[GIVEN REQUEST]
What is wanted is an exact restatement of the lines from the one with "outer_shell()" through the one with "obj.matrix_world = Matrix.Identity(4)", both included, and of no other lines.

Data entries
-----

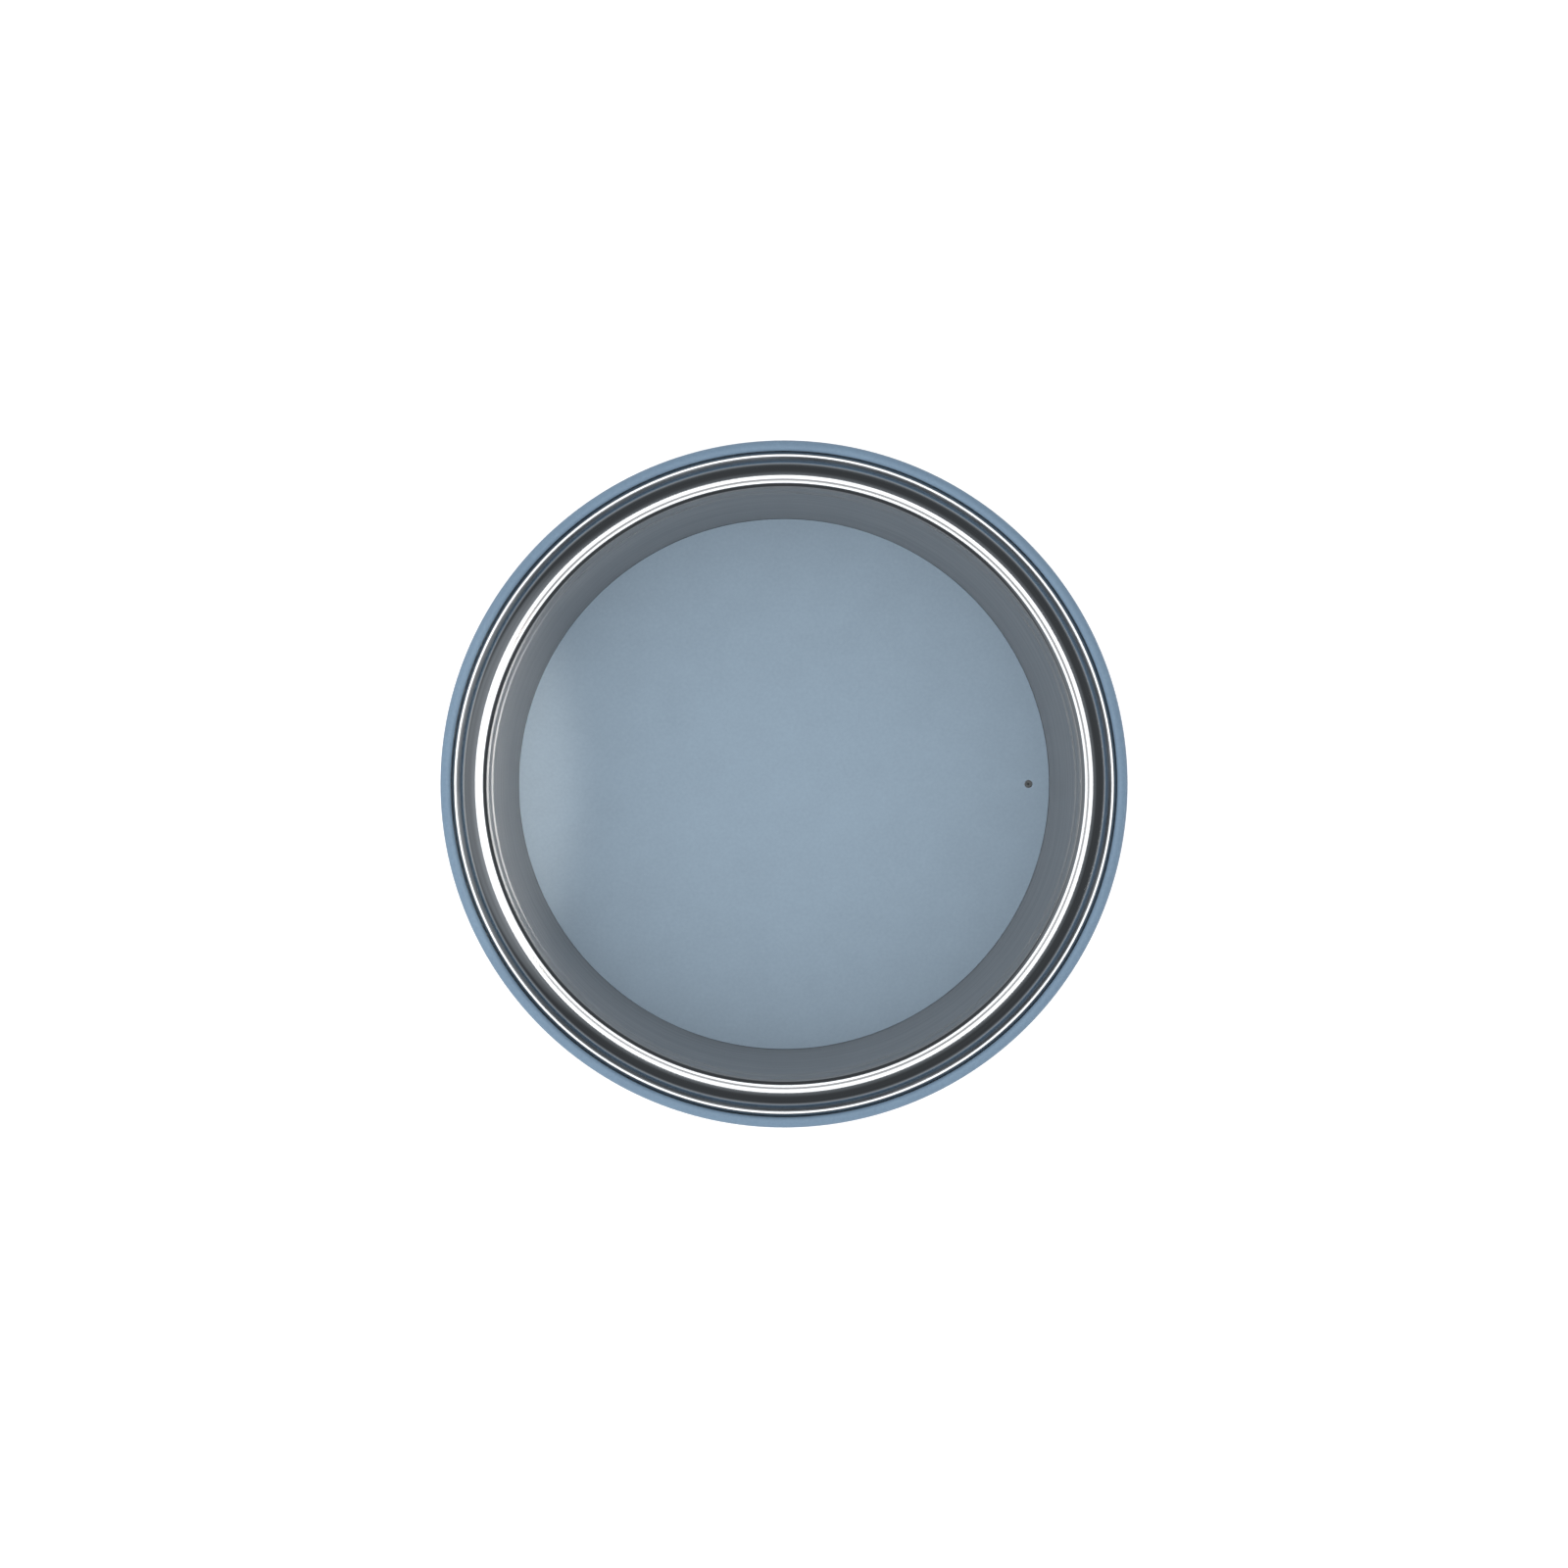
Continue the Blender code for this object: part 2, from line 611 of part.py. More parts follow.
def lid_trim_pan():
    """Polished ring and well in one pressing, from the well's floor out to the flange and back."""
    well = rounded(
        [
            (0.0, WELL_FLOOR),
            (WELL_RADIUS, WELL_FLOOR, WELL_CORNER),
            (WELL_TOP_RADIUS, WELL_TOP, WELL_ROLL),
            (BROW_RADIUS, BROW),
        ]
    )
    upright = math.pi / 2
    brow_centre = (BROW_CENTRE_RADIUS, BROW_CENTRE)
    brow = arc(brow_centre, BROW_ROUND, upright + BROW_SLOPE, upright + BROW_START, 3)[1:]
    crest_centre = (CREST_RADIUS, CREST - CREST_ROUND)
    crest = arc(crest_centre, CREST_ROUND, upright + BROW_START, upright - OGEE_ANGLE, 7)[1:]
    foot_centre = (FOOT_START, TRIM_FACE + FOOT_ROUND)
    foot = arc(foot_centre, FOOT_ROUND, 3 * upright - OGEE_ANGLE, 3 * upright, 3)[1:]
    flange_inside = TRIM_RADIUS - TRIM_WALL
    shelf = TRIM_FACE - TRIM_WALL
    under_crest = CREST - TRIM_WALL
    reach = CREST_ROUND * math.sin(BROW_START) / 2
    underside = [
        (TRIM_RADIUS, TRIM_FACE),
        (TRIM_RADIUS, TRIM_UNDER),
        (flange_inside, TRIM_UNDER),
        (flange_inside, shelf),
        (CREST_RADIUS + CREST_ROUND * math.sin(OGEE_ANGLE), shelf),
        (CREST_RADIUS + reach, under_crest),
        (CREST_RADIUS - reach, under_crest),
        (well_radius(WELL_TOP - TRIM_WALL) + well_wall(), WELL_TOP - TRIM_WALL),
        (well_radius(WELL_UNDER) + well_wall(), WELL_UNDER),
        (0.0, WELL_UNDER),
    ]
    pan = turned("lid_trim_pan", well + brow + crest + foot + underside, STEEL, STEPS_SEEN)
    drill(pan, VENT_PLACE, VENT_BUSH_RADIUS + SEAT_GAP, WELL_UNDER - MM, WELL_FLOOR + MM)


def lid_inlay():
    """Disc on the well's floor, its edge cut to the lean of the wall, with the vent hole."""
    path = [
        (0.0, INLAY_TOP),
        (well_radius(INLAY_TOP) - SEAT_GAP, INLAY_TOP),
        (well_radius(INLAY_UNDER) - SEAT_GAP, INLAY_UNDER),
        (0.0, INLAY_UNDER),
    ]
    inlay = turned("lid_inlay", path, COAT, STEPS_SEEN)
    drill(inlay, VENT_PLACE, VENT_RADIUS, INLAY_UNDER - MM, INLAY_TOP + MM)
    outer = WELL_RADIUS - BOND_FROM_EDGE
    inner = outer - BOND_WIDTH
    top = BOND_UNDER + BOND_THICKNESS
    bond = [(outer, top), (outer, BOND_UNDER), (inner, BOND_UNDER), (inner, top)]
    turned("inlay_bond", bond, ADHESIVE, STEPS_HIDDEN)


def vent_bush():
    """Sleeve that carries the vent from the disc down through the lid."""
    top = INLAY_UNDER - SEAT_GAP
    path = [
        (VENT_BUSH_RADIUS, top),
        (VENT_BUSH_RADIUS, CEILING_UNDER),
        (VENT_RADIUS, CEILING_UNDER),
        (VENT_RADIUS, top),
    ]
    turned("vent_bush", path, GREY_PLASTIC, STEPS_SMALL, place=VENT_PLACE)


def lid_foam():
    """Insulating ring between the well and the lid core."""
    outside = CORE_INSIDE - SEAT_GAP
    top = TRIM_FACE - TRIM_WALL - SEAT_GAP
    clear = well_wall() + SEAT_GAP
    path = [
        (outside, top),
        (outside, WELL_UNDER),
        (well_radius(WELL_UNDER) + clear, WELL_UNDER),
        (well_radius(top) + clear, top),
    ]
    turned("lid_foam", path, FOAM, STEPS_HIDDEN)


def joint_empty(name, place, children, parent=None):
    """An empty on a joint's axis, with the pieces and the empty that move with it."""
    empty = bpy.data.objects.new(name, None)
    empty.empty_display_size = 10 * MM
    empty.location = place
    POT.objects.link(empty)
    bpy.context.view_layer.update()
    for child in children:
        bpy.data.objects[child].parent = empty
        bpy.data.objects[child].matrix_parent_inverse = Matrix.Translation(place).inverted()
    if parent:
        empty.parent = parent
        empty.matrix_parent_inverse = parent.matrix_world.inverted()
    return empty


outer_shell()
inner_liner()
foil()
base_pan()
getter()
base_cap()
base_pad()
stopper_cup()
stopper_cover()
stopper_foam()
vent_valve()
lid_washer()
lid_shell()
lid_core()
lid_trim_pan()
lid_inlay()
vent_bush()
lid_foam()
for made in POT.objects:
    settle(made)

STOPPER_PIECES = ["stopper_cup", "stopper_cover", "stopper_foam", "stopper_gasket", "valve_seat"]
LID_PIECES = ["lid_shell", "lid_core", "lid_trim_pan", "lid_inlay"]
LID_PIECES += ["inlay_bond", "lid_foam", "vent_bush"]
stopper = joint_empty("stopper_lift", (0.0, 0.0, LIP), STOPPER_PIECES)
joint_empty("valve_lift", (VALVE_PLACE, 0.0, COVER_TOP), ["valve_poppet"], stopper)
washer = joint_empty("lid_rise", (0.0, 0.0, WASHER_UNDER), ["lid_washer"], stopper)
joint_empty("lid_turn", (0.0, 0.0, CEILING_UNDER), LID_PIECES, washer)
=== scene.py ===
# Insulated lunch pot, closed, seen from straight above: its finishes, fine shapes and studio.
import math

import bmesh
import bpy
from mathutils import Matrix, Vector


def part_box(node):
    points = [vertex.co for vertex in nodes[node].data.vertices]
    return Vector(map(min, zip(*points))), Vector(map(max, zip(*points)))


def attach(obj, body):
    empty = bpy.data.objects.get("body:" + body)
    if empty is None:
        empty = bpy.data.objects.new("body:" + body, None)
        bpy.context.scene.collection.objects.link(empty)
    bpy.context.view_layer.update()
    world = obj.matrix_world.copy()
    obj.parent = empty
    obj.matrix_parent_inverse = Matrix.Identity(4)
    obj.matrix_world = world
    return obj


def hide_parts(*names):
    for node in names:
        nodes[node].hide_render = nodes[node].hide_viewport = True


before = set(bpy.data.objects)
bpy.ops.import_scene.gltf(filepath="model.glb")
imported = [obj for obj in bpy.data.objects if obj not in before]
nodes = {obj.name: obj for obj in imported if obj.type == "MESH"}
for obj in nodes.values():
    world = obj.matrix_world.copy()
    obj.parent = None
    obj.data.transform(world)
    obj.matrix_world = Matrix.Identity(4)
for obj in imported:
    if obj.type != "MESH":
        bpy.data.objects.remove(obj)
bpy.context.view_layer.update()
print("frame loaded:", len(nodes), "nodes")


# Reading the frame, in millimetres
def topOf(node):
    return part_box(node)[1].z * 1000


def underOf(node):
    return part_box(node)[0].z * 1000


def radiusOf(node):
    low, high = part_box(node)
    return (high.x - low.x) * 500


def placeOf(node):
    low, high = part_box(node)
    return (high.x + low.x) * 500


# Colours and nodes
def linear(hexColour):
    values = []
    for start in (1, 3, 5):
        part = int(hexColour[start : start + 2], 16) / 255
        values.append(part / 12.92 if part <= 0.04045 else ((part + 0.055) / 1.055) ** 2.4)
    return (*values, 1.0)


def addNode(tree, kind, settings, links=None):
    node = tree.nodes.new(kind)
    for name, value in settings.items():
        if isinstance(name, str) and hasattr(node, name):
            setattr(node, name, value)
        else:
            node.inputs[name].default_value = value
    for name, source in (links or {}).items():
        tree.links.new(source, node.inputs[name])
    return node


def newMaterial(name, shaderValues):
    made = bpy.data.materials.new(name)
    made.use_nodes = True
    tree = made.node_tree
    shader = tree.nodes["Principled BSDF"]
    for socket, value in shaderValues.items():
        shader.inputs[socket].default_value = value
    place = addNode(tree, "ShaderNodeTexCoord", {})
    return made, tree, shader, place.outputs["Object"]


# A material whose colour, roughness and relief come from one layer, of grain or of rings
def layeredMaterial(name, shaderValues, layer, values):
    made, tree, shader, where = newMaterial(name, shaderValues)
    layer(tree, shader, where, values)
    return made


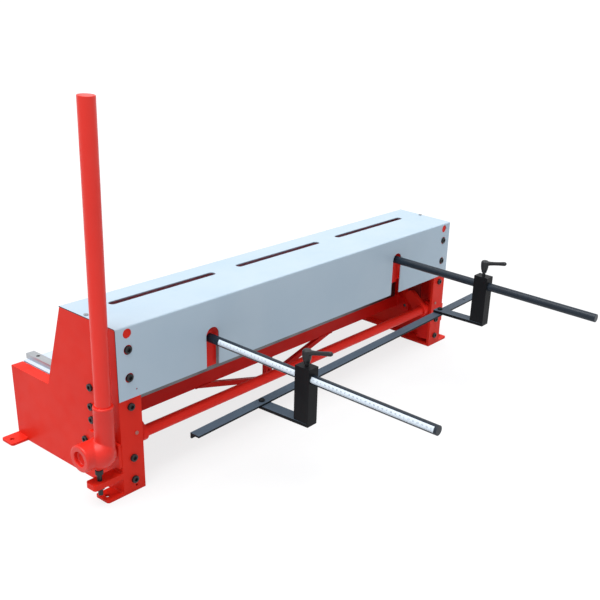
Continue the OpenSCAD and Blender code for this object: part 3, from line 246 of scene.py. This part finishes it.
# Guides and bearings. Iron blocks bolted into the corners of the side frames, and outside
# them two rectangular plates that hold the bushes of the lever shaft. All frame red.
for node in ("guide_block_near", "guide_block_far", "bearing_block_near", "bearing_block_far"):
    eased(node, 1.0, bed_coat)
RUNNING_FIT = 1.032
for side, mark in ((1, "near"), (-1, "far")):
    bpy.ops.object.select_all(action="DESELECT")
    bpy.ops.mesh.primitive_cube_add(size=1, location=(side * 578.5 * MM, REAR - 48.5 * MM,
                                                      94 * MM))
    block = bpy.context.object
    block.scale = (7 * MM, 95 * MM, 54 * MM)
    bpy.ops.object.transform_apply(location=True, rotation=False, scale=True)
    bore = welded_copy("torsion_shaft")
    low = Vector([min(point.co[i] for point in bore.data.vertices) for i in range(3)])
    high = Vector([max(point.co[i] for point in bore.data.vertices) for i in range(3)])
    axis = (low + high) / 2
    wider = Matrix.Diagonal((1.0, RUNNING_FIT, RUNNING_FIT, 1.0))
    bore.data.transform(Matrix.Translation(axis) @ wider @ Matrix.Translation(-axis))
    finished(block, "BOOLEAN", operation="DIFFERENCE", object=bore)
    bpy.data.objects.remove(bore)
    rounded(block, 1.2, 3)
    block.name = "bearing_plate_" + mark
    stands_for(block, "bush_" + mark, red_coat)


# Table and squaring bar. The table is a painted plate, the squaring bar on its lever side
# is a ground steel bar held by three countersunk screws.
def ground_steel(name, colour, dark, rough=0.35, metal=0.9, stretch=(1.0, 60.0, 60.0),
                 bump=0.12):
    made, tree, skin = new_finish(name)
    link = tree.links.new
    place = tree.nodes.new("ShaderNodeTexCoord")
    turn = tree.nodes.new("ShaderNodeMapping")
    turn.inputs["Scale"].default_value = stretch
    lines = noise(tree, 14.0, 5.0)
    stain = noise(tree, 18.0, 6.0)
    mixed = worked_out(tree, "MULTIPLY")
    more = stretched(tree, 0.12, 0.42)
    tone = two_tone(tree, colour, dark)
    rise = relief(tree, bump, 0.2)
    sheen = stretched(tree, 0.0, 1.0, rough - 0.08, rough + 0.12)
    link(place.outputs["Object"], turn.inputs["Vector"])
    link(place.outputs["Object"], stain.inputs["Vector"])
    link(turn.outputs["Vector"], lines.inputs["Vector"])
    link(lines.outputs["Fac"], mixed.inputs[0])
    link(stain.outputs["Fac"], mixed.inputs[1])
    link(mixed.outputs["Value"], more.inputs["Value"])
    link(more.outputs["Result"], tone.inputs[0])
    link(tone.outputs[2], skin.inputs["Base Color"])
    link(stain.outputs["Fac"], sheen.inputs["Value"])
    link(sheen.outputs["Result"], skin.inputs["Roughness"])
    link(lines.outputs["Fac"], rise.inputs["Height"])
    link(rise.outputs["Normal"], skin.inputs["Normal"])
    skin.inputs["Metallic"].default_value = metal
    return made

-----

[CORRECT RESULT]
outer_shell()
inner_liner()
foil()
base_pan()
getter()
base_cap()
base_pad()
stopper_cup()
stopper_cover()
stopper_foam()
vent_valve()
lid_washer()
lid_shell()
lid_core()
lid_trim_pan()
lid_inlay()
vent_bush()
lid_foam()
for made in POT.objects:
    settle(made)

STOPPER_PIECES = ["stopper_cup", "stopper_cover", "stopper_foam", "stopper_gasket", "valve_seat"]
LID_PIECES = ["lid_shell", "lid_core", "lid_trim_pan", "lid_inlay"]
LID_PIECES += ["inlay_bond", "lid_foam", "vent_bush"]
stopper = joint_empty("stopper_lift", (0.0, 0.0, LIP), STOPPER_PIECES)
joint_empty("valve_lift", (VALVE_PLACE, 0.0, COVER_TOP), ["valve_poppet"], stopper)
washer = joint_empty("lid_rise", (0.0, 0.0, WASHER_UNDER), ["lid_washer"], stopper)
joint_empty("lid_turn", (0.0, 0.0, CEILING_UNDER), LID_PIECES, washer)
=== scene.py ===
# Insulated lunch pot, closed, seen from straight above: its finishes, fine shapes and studio.
import math

import bmesh
import bpy
from mathutils import Matrix, Vector


def part_box(node):
    points = [vertex.co for vertex in nodes[node].data.vertices]
    return Vector(map(min, zip(*points))), Vector(map(max, zip(*points)))


def attach(obj, body):
    empty = bpy.data.objects.get("body:" + body)
    if empty is None:
        empty = bpy.data.objects.new("body:" + body, None)
        bpy.context.scene.collection.objects.link(empty)
    bpy.context.view_layer.update()
    world = obj.matrix_world.copy()
    obj.parent = empty
    obj.matrix_parent_inverse = Matrix.Identity(4)
    obj.matrix_world = world
    return obj


def hide_parts(*names):
    for node in names:
        nodes[node].hide_render = nodes[node].hide_viewport = True


before = set(bpy.data.objects)
bpy.ops.import_scene.gltf(filepath="model.glb")
imported = [obj for obj in bpy.data.objects if obj not in before]
nodes = {obj.name: obj for obj in imported if obj.type == "MESH"}
for obj in nodes.values():
    world = obj.matrix_world.copy()
    obj.parent = None
    obj.data.transform(world)
    obj.matrix_world = Matrix.Identity(4)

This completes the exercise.